» **PROBLEM TO WORK ON**
Only the lines between the line with "What FreeCAD Python" and the line with "BUMP_HEAD = 14.6", together with those two lines themselves, are to be copied exactly.

Data entries:
-*-
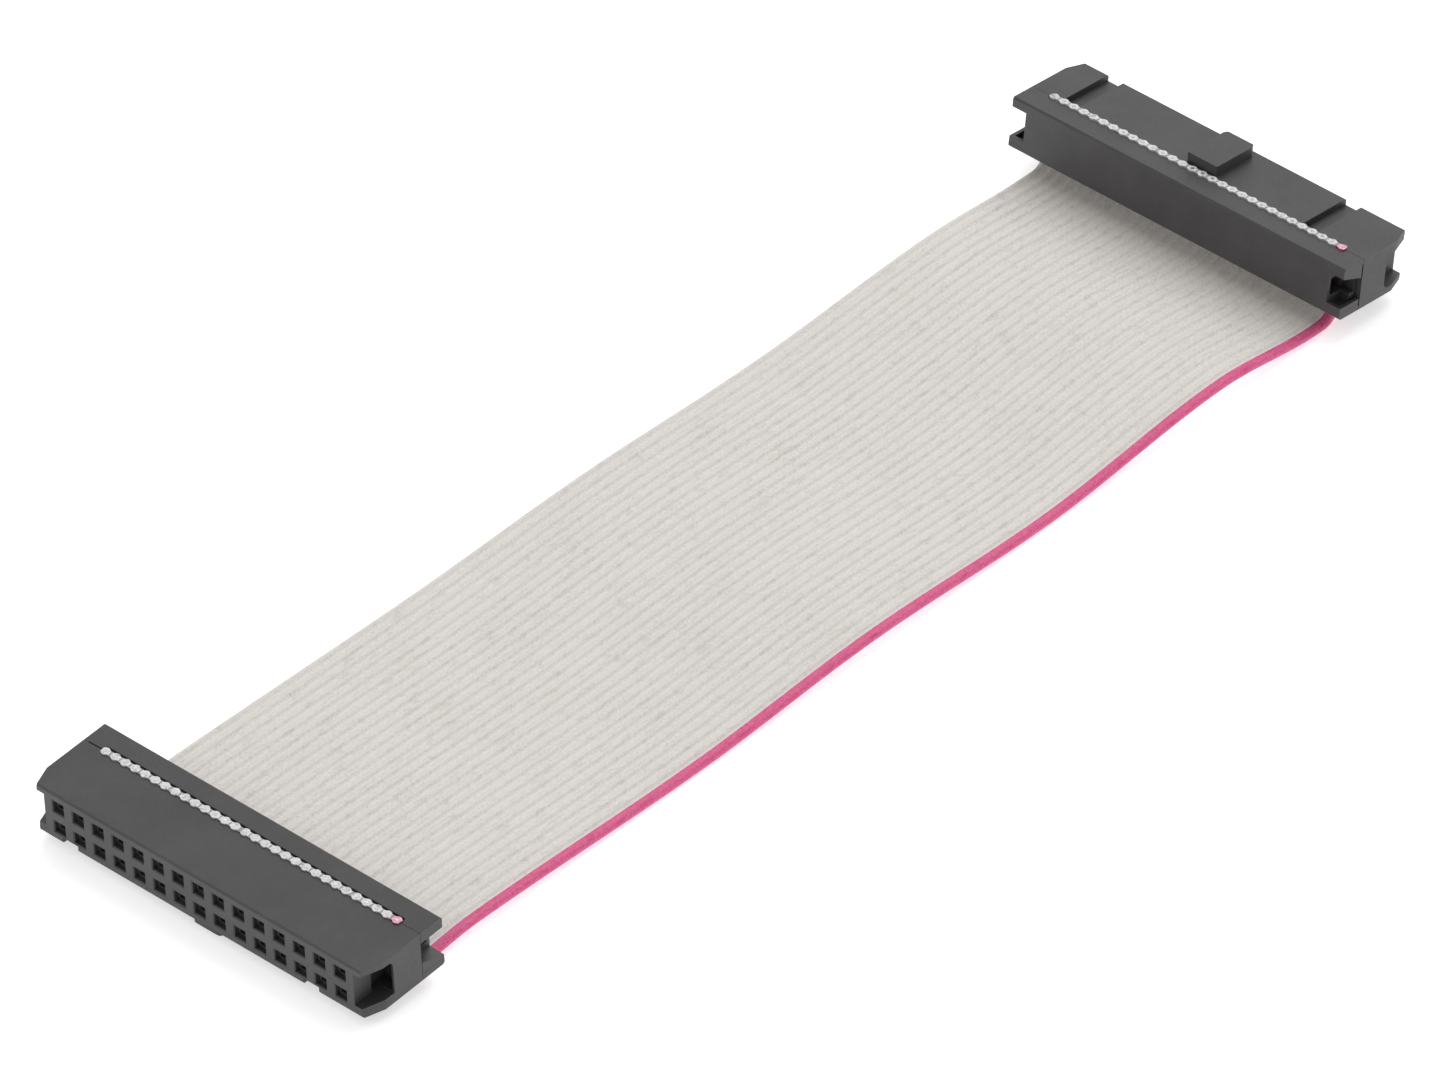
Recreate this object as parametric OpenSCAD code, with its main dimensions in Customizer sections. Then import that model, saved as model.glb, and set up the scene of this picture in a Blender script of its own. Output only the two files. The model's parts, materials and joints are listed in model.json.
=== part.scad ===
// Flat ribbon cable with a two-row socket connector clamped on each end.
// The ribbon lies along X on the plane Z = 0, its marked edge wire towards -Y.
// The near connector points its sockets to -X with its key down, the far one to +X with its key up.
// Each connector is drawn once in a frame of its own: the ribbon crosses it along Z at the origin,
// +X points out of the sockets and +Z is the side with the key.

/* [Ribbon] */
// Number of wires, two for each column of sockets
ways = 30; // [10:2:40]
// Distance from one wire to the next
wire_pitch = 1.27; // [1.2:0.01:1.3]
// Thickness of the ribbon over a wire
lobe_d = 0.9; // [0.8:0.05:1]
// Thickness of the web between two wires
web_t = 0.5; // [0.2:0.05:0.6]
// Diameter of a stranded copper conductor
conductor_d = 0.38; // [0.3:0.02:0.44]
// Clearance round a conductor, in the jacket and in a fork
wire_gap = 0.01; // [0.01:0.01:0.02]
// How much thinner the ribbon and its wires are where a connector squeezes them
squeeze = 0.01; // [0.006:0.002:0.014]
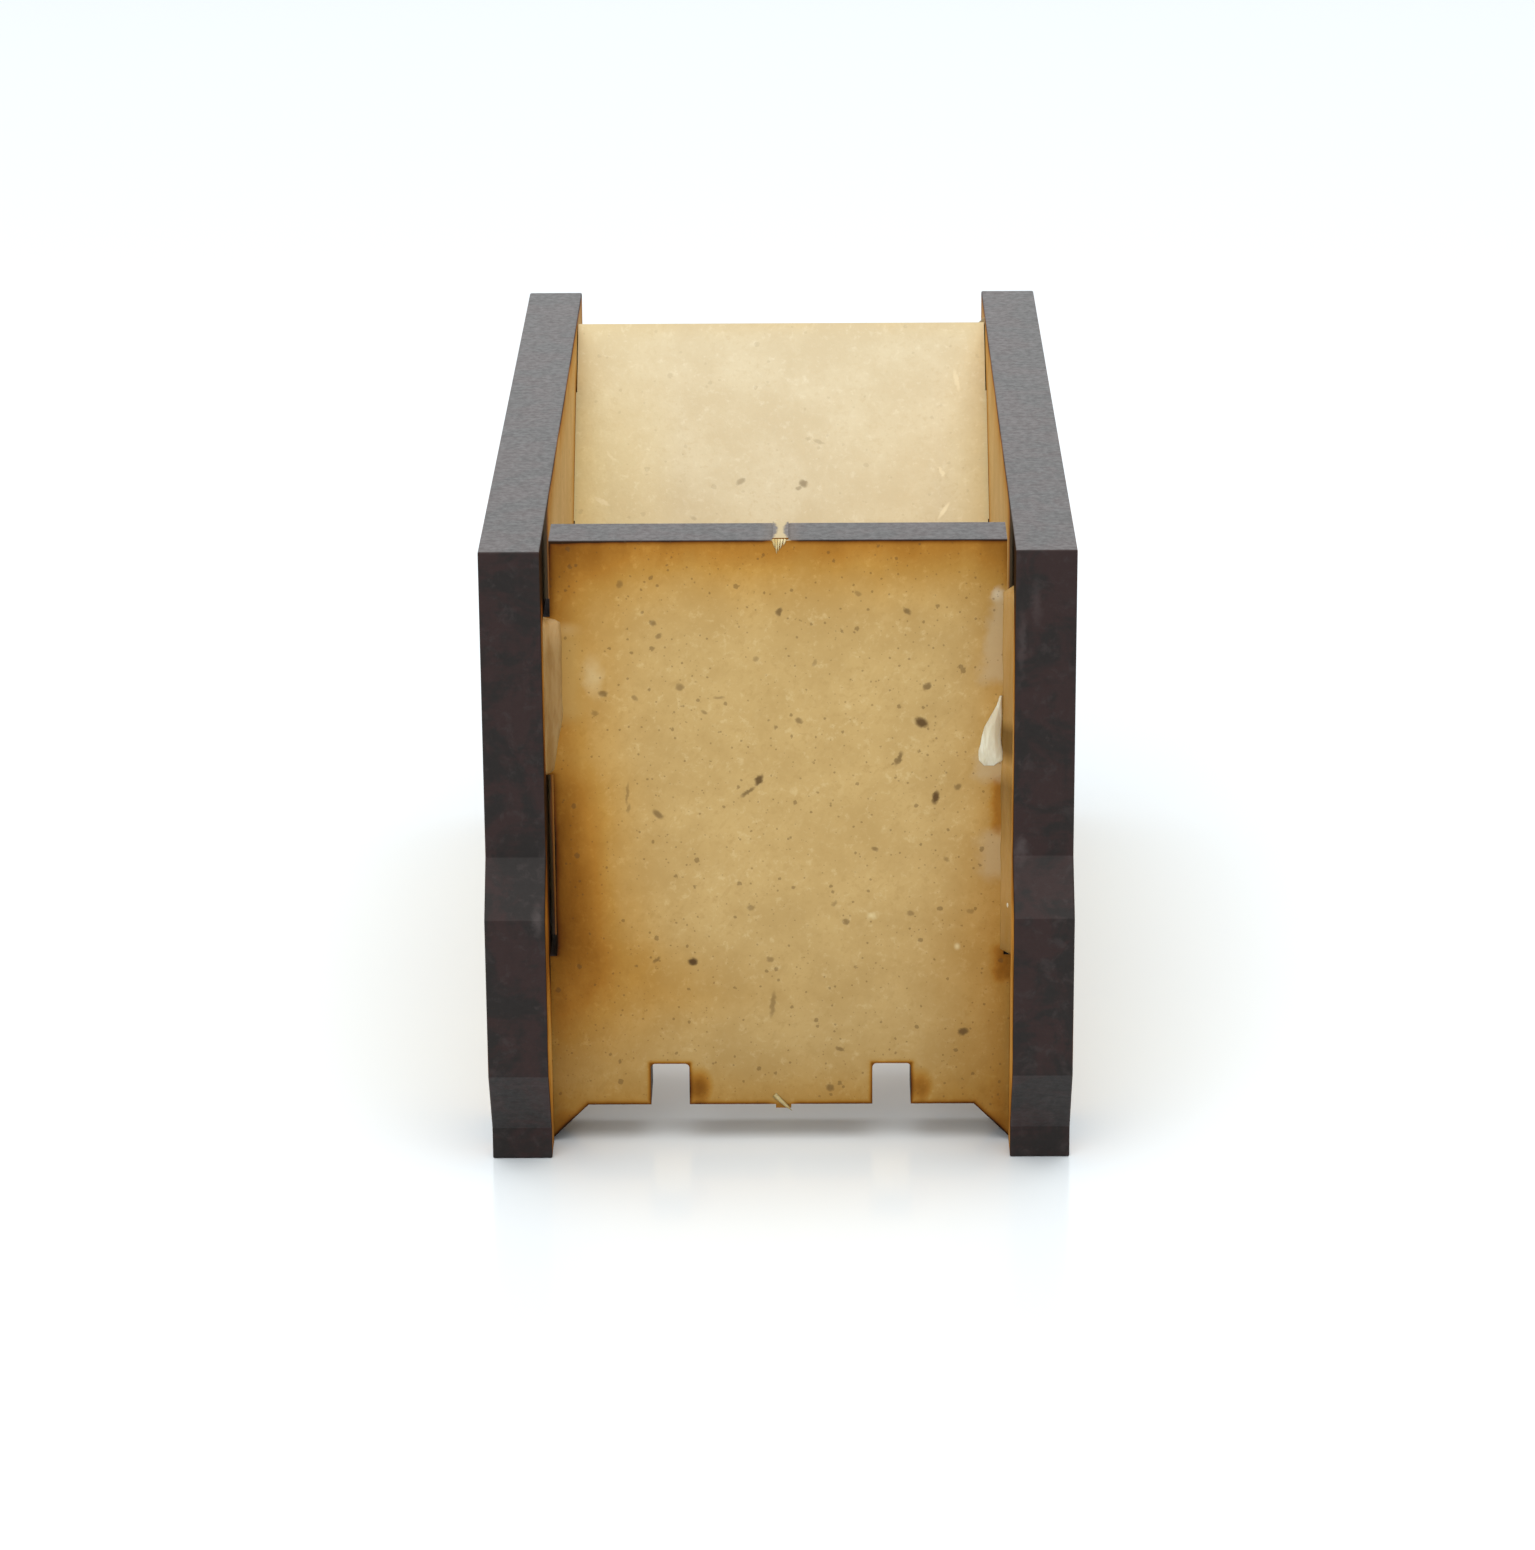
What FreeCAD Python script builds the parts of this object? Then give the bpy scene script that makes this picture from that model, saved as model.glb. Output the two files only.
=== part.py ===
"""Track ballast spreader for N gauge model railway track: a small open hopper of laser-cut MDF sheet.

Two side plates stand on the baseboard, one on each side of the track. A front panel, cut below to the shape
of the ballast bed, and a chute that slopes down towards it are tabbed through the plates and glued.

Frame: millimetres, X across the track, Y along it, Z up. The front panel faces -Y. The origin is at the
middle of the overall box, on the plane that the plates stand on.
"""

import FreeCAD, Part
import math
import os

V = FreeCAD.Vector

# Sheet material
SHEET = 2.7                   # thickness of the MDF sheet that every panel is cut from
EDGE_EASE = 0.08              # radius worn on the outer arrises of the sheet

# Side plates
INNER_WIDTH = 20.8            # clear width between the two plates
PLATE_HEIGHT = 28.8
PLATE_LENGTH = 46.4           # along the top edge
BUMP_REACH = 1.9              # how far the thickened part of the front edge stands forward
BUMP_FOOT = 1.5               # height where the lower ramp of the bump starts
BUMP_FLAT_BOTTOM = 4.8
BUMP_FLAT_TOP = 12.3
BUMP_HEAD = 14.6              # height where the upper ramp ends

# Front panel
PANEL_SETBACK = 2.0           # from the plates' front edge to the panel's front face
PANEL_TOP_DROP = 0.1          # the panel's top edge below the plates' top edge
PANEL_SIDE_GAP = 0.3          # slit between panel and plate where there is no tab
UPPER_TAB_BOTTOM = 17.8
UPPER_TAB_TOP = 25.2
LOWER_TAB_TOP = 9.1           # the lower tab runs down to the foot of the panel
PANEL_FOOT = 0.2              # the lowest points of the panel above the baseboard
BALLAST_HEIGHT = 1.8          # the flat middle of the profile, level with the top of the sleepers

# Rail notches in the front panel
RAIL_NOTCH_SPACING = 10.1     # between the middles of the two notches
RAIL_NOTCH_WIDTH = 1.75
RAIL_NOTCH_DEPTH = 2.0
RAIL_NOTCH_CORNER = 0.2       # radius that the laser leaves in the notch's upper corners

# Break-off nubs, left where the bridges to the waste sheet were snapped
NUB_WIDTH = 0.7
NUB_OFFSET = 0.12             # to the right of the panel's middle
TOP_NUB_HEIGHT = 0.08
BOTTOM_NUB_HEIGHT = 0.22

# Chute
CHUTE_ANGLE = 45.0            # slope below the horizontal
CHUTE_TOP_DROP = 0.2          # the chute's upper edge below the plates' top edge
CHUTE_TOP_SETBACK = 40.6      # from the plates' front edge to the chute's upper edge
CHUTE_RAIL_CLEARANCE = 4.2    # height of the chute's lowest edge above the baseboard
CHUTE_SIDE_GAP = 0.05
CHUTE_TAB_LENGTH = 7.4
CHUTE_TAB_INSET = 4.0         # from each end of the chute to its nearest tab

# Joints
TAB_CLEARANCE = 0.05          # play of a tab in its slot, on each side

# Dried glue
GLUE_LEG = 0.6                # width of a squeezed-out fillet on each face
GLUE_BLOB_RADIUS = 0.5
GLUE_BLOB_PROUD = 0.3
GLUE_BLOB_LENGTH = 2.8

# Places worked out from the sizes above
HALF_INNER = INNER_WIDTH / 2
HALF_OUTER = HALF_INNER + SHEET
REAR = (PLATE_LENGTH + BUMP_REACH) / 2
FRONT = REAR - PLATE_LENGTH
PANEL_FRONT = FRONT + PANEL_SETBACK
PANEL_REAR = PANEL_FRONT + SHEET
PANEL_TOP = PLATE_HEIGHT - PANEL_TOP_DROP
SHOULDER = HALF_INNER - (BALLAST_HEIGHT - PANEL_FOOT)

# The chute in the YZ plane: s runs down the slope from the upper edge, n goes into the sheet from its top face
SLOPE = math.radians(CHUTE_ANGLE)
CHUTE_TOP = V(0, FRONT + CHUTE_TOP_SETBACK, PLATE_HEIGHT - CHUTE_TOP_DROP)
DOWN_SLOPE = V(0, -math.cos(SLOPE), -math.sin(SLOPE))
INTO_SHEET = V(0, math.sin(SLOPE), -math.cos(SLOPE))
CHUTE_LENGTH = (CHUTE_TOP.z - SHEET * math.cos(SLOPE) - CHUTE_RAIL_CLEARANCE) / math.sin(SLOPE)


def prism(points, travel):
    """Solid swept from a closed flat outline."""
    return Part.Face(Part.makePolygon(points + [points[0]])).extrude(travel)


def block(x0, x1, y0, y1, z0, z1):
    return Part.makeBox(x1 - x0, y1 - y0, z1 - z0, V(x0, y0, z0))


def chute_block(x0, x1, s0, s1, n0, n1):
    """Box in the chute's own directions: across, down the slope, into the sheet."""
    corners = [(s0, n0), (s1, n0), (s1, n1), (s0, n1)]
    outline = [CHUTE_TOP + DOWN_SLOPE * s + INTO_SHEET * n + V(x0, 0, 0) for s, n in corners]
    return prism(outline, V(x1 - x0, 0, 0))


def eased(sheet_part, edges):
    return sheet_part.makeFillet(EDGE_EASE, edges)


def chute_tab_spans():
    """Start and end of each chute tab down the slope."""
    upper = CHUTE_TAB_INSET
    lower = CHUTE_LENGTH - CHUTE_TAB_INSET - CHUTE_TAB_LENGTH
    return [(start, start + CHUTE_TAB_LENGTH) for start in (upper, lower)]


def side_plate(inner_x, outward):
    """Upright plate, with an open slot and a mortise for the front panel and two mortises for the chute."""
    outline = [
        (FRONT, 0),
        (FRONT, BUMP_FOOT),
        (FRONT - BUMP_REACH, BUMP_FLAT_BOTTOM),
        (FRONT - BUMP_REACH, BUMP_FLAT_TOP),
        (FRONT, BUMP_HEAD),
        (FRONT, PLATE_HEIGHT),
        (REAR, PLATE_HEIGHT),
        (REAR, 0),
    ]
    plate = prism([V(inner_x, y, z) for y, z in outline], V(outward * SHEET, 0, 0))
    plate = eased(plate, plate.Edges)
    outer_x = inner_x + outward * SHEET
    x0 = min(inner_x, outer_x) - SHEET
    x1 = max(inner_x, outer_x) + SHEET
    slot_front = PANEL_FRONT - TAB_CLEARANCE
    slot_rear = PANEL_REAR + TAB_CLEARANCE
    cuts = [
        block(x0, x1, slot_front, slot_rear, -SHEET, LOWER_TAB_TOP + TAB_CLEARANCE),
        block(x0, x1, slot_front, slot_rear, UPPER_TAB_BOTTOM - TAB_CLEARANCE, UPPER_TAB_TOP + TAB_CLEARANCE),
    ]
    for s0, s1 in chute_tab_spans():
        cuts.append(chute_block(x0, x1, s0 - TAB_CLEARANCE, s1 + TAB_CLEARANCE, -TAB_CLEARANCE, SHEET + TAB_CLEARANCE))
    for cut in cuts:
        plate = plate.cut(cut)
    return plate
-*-
» **SOLUTION**
What FreeCAD Python script builds the parts of this object? Then give the bpy scene script that makes this picture from that model, saved as model.glb. Output the two files only.
=== part.py ===
"""Track ballast spreader for N gauge model railway track: a small open hopper of laser-cut MDF sheet.

Two side plates stand on the baseboard, one on each side of the track. A front panel, cut below to the shape
of the ballast bed, and a chute that slopes down towards it are tabbed through the plates and glued.

Frame: millimetres, X across the track, Y along it, Z up. The front panel faces -Y. The origin is at the
middle of the overall box, on the plane that the plates stand on.
"""

import FreeCAD, Part
import math
import os

V = FreeCAD.Vector

# Sheet material
SHEET = 2.7                   # thickness of the MDF sheet that every panel is cut from
EDGE_EASE = 0.08              # radius worn on the outer arrises of the sheet

# Side plates
INNER_WIDTH = 20.8            # clear width between the two plates
PLATE_HEIGHT = 28.8
PLATE_LENGTH = 46.4           # along the top edge
BUMP_REACH = 1.9              # how far the thickened part of the front edge stands forward
BUMP_FOOT = 1.5               # height where the lower ramp of the bump starts
BUMP_FLAT_BOTTOM = 4.8
BUMP_FLAT_TOP = 12.3
BUMP_HEAD = 14.6              # height where the upper ramp ends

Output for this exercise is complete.